Death sentence, especially if carried out on the spot, requires some specific character traits for those executing the criminals – it would do no well if it induced guilt. This collateral damage might be another factor against death sentence. One of the fantasy books featuring a death sentence had a character say something along the lines of if you sentence someone to death, you should be willing to carry it out yourself – something that points out the fact that the one making the choice needs to stand behind it and believe it’s the best way.

A shift in opinion

One thing I’ve been exploring in my writing was a situation where someone generally against death sentence might vouch for it, especially in cases where long-term inprisonment would carry significant dangers. I’ll use a quote from the first draft of my to-be book two for this purpose:

“If we lock them up for half of their life or more, what hope is there for them to reform? What hope is there that they won’t be even more dangerous after? What hope is there that they’ll see a motivation to reform instead of bitterness when they are released?
Keeping them together in the prison, even if separated enough, would mean that, sooner or later, we’ll let caged monsters back into the world, at least some of them hungry for revenge.

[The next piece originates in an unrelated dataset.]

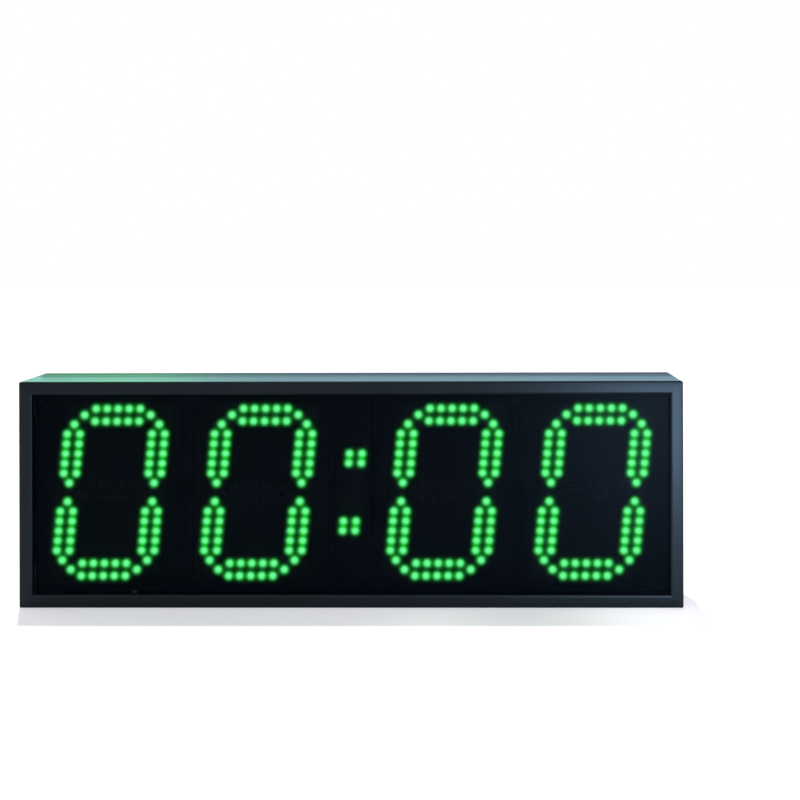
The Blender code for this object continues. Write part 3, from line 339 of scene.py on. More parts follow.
class Graph:
    """A tree of shader nodes, to which nodes are added as values."""

    def __init__(self, tree):
        self.tree = tree

    def feed(self, socket, value):
        """Links a varying value to a socket, or sets a number or colour on it."""
        if isinstance(value, Value):
            self.tree.links.new(value.socket, socket)
        elif hasattr(value, "__len__") and socket.type == "RGBA":
            socket.default_value = (*value, 1)
        else:
            socket.default_value = value

    def node(self, kind, settings=None, inputs=None, output=0):
        """A node of this kind, its settings first and then its sockets, as the value of one output."""
        made = self.tree.nodes.new(kind)
        for key, value in (settings or {}).items():
            setattr(made, key, value)
        for key, value in (inputs or {}).items():
            self.feed(made.inputs[key], value)
        return Value(self, made.outputs[output])

    def place(self):
        return self.node("ShaderNodeTexCoord", output="Object")

    def noise(self, scale, detail, stretch=(1, 1, 1)):
        """Noise on the object's coordinates, this many times a metre, drawn out where stretch is small."""
        scaled = self.node("ShaderNodeMapping", inputs={"Vector": self.place(), "Scale": stretch})
        inputs = {"Vector": scaled, "Scale": scale, "Detail": detail}
        return self.node("ShaderNodeTexNoise", inputs=inputs)

    def mix(self, factor, first, second):
        """From the first colour to the second."""
        inputs = {0: factor, 6: first, 7: second}
        return self.node("ShaderNodeMix", {"data_type": "RGBA"}, inputs, 2)

    def bump(self, height, distance):
        """The normal of a relief this high, in metres."""
        return self.node("ShaderNodeBump", inputs={"Strength": 1.0, "Distance": distance, "Height": height})

    def attribute(self, name):
        return self.node("ShaderNodeAttribute", {"attribute_name": name}, output="Fac")

    def spread(self, value, start, end):
        """From 0 to 1 between start and end, with a smooth step."""
        inputs = {"Value": value, "From Min": start, "From Max": end}
        return self.node("ShaderNodeMapRange", {"interpolation_type": "SMOOTHSTEP"}, inputs)

    def rays(self, *kinds):
        """1 for rays of these kinds, else 0."""
        return sum(self.node("ShaderNodeLightPath", output=f"Is {kind} Ray") for kind in kinds).clamped()

    def seen_directly(self):
        """1 for rays that show the background: from the camera, a reflection or something clear."""
        return self.rays("Camera", "Glossy", "Transmission")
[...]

Death sentence feels like better step for safety of our lands in the long term, if it’s used in extreme situations like this.”

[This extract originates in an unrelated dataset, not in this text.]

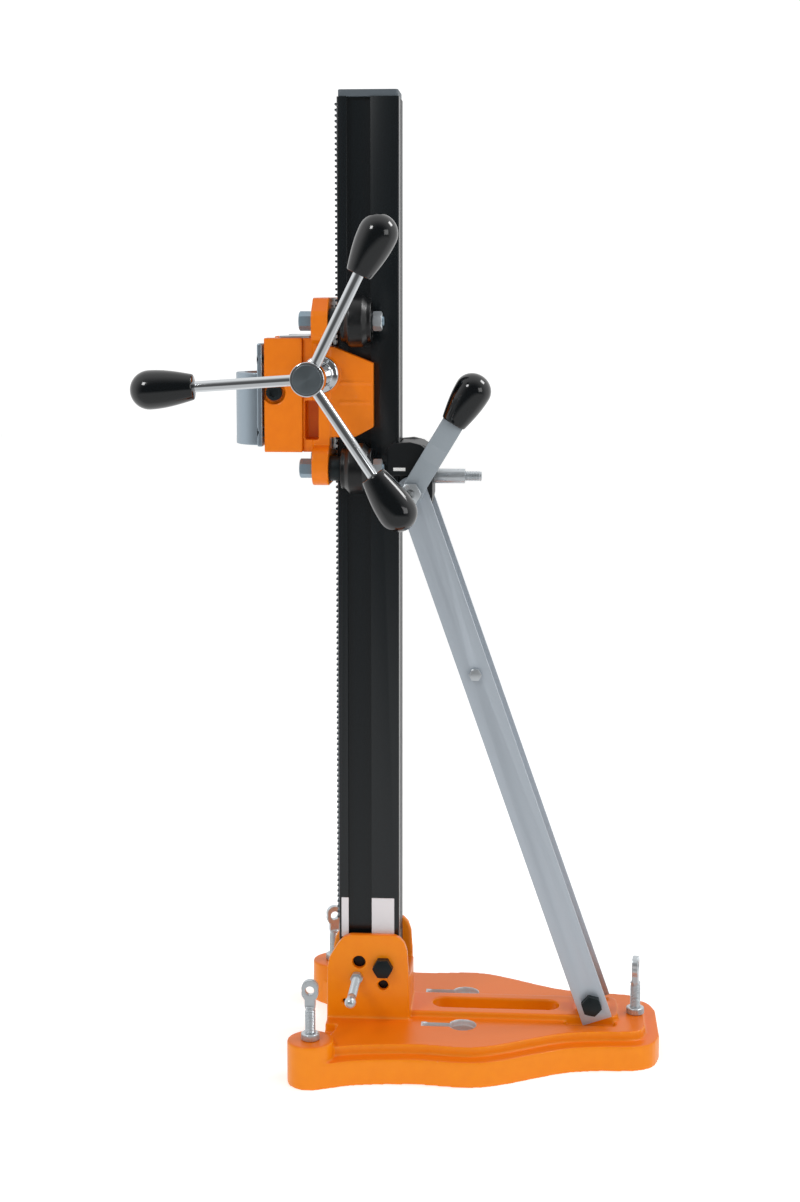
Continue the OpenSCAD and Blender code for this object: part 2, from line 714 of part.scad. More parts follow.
module grip(i) {
    color("#0c0e10") at_shaft() arm_turn(i) difference() {
        rotate_extrude() polygon(concat([[0, handle_reach - grip_len]],
            grip_curve(handle_reach - grip_len, handle_reach, 14, 21), [[0, handle_reach]]));
        cylinder(d = arm_d, h = handle_reach - grip_len + 21);
    }
}
module grip_a() { grip(0); }
module grip_b() { grip(1); }
module grip_c() { grip(2); }

// ---------- drawing ----------

base_plate();
level_locknuts();
level_foot_left();
level_foot_right();
level_foot_rear();
level_screw_left();
level_screw_right();
level_screw_rear();
tilt_bolt();
tilt_nut();
tilt_clamp_screw();
column_profile();
column_foot();
column_cap();
rack();
slider_block();
slider_stud();
slider_sleeve();
strut_pivot_bolt();
strut_pivot_nuts();
strut_bar_left();
strut_bar_right();
strut_spacer();
strut_foot_bolt();
strut_foot_nut();
lock_lever();
lock_lever_knob();
carriage_frame();
motor_block();
block_screws();
block_cover();
clamp_cap();
clamp_bolts();
neck_screws();
roller_axles();
roller_nuts();
roller_bushes();
roller_upper_left();
roller_upper_right();
roller_lower_left();
roller_lower_right();
bearing_left();
bearing_right();
shaft_collar();
pinion_shaft();
handle_hub();
hub_disc();
arm_a();
arm_b();
arm_c();
grip_a();
grip_b();
grip_c();
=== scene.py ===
# %% [markdown]
# # Core drill rig
# This lesson dresses a finished CAD frame of a core drill rig: a column that stands on a cast base
# and leans on a strut, with a geared carriage that feeds a drill motor into a floor or a wall. The
# CAD model already says where each part is and how it moves, so Blender only makes it look real:
# cast metal gets soft edges and paint, turned metal its fine grooves, and screws their threads.
# What no box tells, such as the outline of a grip or the band where the column is milled, is given
# in numbers.

import json
import math

import bmesh
import bpy
from mathutils import Matrix, Vector


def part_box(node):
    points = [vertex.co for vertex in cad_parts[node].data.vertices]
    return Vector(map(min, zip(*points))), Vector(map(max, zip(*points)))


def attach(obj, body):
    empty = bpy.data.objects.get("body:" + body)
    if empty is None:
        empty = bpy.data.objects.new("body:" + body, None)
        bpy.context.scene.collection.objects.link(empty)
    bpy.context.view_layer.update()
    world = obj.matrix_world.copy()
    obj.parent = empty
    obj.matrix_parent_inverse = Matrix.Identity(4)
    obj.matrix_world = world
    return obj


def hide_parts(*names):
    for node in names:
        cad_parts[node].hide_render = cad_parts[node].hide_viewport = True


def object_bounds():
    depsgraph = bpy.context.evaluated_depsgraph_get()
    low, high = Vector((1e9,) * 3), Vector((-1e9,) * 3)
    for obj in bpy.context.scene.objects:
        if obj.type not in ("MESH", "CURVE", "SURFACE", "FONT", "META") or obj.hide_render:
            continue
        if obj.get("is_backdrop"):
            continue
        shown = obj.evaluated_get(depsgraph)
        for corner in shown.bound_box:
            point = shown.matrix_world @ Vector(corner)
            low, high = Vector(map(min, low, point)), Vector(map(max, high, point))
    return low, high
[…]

Taken from the first draft of Eternal Defenders book two.

Genre specifics

This eventually gets me to genre specifics. Historical fiction shold follow what is known about its setting and stay true to it – medieval times favored death sentence and torture; using today’s standards would be inconsistent.

Likewise, Sci-Fi and fantasy might have offenses that are not present in our world. By this, I don’t mean magical ways of murder or torture but completely ‘new’ offenses – such as mind control. Whether magically or techincally induced, using someone else to do the dirty work might be seen as acombination of two highly despicable crimes: violation of someone’s mind and the crime perpetraded through it (which would most likely be violent).

Fantasy and Sci-Fi allow some other possibilities for crimes unseen in reality such as draining the victim’s power/energy, new forms of unethical experiments, necromancy, and possibly more. Some of them might (again, depending on the fictional society) be worth the ultimate sentence.

To wrap this up: as with any potentially sensitive topic, death sentence should, first and foremost, stay true to the setting. And, as usual, I’ll welcome your opinions on this matter.

Death in writing mini-series:
Intriduction (7.7.) – Impact on story (14.7.) – Emotions (21.7.) – Death sentence (28.7.) – Last rites (4.8.) – Sacrifice (11.8.) – Cheating death (18.8.)

6 thoughts on “Death in writing: the ultimate punishment

  1. Your excerpt poses powerful opposing debates, as does your post. The controversy would add a fantastic level of tension and create an interesting obstacle to workaround.
    I’ve yet to sentence anyone to die in my novels, I tend to use imprisonment and possible reform. However, in my latest WIP, my MC knows if she’s caught steeling she’ll be hung. 😅

    Liked by 1 person

    • Thanks for your kind words.
      The two-paragraph speech doesn’t give full insight and I might post a larger excerpt as a sample when it’s closer to being finished. The debate on what to do is something I gave a lot of attention from several points of view and the five or so characters each share their reasons why they should (or not) get the axe. More so when this comes from a pro-reformation character who’d favor prison over death. Some of the opinions are purely pragmatic (the head jailer simply says that feeding hundreds of lunatics for centuries will cost a lot) while others consider other aspects – such as how such a harsh punishment could affect the few warlocks remaining free: would they be afraid and hide, or would they desire vengeance and cause more chaos?
      So, I believe this is a complex issue which can show more about the setting and the involved characters and, in historical or fantasy setting, the nature of a sovereign who tends to make the final decision. It doesn’t happen to me often but I am really proud of the whole chapter and the way I show different approaches to such a dilemma.

      Liked by 1 person

  2. A very interesting topic! I agree with everything you wrote under the Genre Specifics section. The death penalty has evolved and changed throughout history. It is also different in various parts of the world (where a mob might be the only source of “policing” around).

    I do like that you pointed out the sci-fi aspect of it. Reminds me a lot of Minority Report (2002 movie).

    Liked by 1 person

  3. The subject of a death sentence in any form is not for a Lily livered fellow like me, however I couldn’t help reading through this excellent insight on various scenarios of application. Tomas, you’re simply a writer of great gift and depth. Keep up the good work.